O sineiro Svetocar Badalic (Albert Steinrück) vive com a mulher Anna (Ilka Grünig), a filha Beate (Lucie Mannheim) e o ajudante Svetelenz (Werner Krauss) numa velha casa no interior do bosque austríaco. Na calada da noite, secretamente, Svetelenz procura desenterrar o tesouro. Com mais sorte, o jovem ferreiro Arno (Hans Brausewetter) chega à casa, apaixona-se por Beate e encontra o tesouro. Sventelenz, Svetocar e Anna tentam descartar Arno para ficarem com todo o tesouro, ao mesmo tempo em que discutem entre si, roídos pela ambição. Cavam literalmente a própria cova, enquanto o jovem casal salva-se fugindo para um novo lar.
 

Na sua atmosfera e na sua unidade de ação, "Der Schatz" revela um realizador influenciado pelo cinema sueco e pela técnica do "Kammerspiel": apenas cinco personagens desenham o conflito mortal. A casa do sineiro aparece atarracada e estufada, como um monte fofo de argila sem fundações, já prestes a seguir o seu destino. E quando o ajudante do sineiro (Werner Krauss) aventura-se na escuridão para apanhar uma varinha mágica capaz de detectar tesouros, galhos saem dos espinheiros como ossos de esqueleto sob o disco brilhante de uma lua de estúdio. Através de sombras projetadas nas paredes, Pabst mostra-nos como o ajudante arrasta-se no chão a farejar ouro de forma animalesca.

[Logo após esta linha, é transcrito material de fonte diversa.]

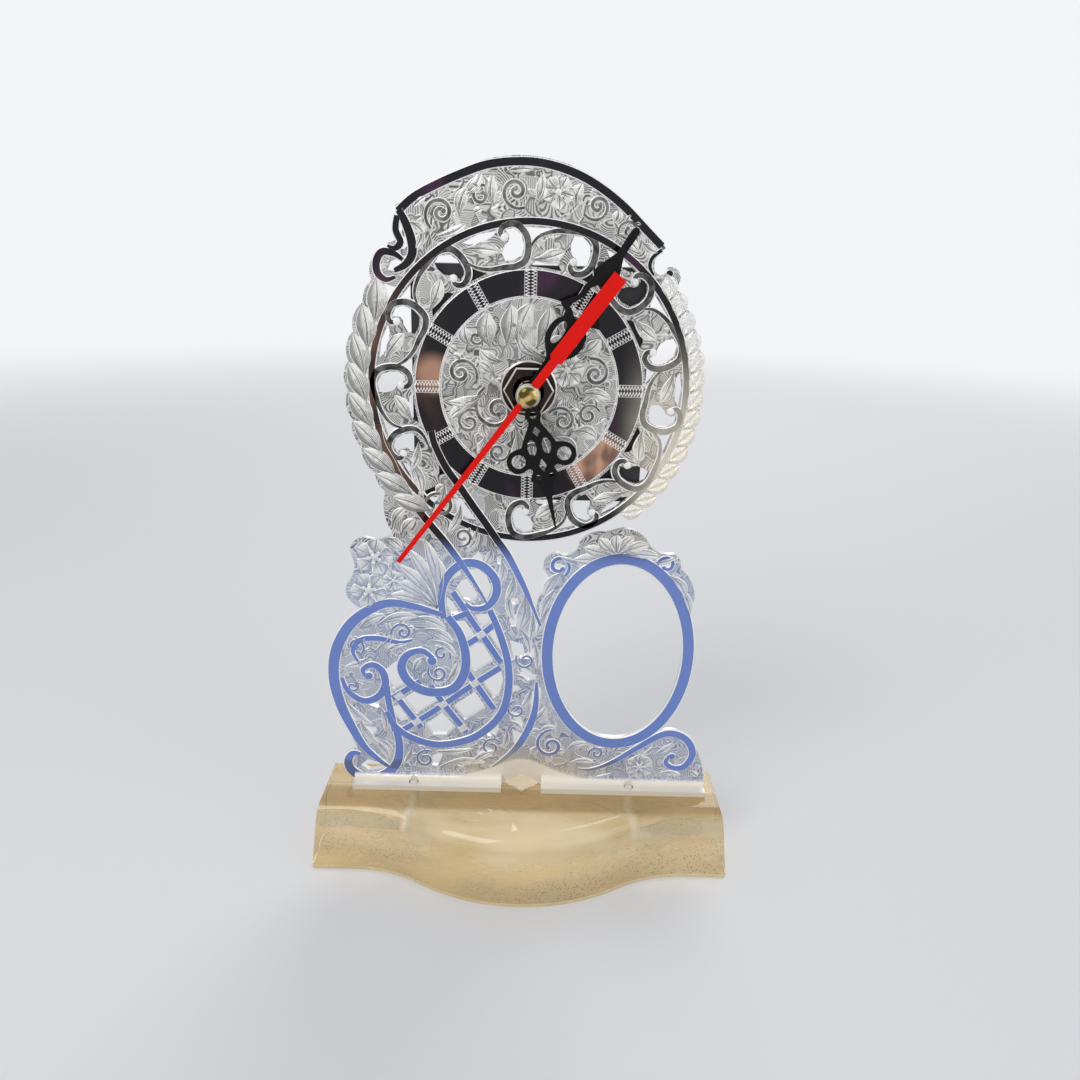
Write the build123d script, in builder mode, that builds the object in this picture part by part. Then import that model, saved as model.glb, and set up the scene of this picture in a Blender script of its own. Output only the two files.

Apesar deste primeiro filme expressionista, Pabst acabaria por celebrizar-se pelo “realismo social” dos filmes que realizou durante a República de Weimar, associados ao movimento estético da Nova Objetividade. Ele é geralmente citado como o único exilado que regressou para trabalhar para o Terceiro Reich. Pensava-se, de facto, que Pabst fosse um socialista engajado em políticas “progressistas”, tendo denunciado os horrores da Primeira Guerra; a solidariedade entre mineiros franceses e alemães; o caos do pós-guerra, aonde a miséria e a inflação conduziam os trabalhadores ao desemprego e as mulheres à prostituição.
 
 

Devido a esses engajamentos, confirmados pela divulgação fílmica da psicanálise de Sigmundo Freud e pela adaptação de uma obra de Bertolt Brecht, pensava-se que Pabst havia optado conscientemente pelo exílio em 1933, quando os nazistas tomaram o poder na Alemanha através da acção combinada do terror nas ruas, da propaganda em massa e da democracia representativa despreparada para sua destruição “por dentro”. Contudo, a preocupação social não era alheia ao nacional-socialismo: a denúncia das mazelas da sociedade não bastaria para alinhar ninguém nas fileiras da resistência, não significando uma automática oposição ao nazismo. Dentro do “realismo social” cabiam tanto os artistas comunistas ou simpáticos ao comunismo quanto os artistas nazis.
 
De origem proletária, filho de um ferroviário, nascido em Raudnitz, em 1885, Pabst sempre foi um espírito inquieto: bem jovem foi para Nova Iorque com o objetivo de tornar-se actor de teatro. Em 1914 voltou, atravessando a França, onde foi surpreendido pela eclosão da Primeira Guerra. Foi internado por quatro anos como “cidadão inimigo” num campo de prisioneiros. Libertado, partiu para Berlim, onde se associou, como argumentista ao veterano cineasta Carl Frölich, que mais tarde aderiria ao nazismo.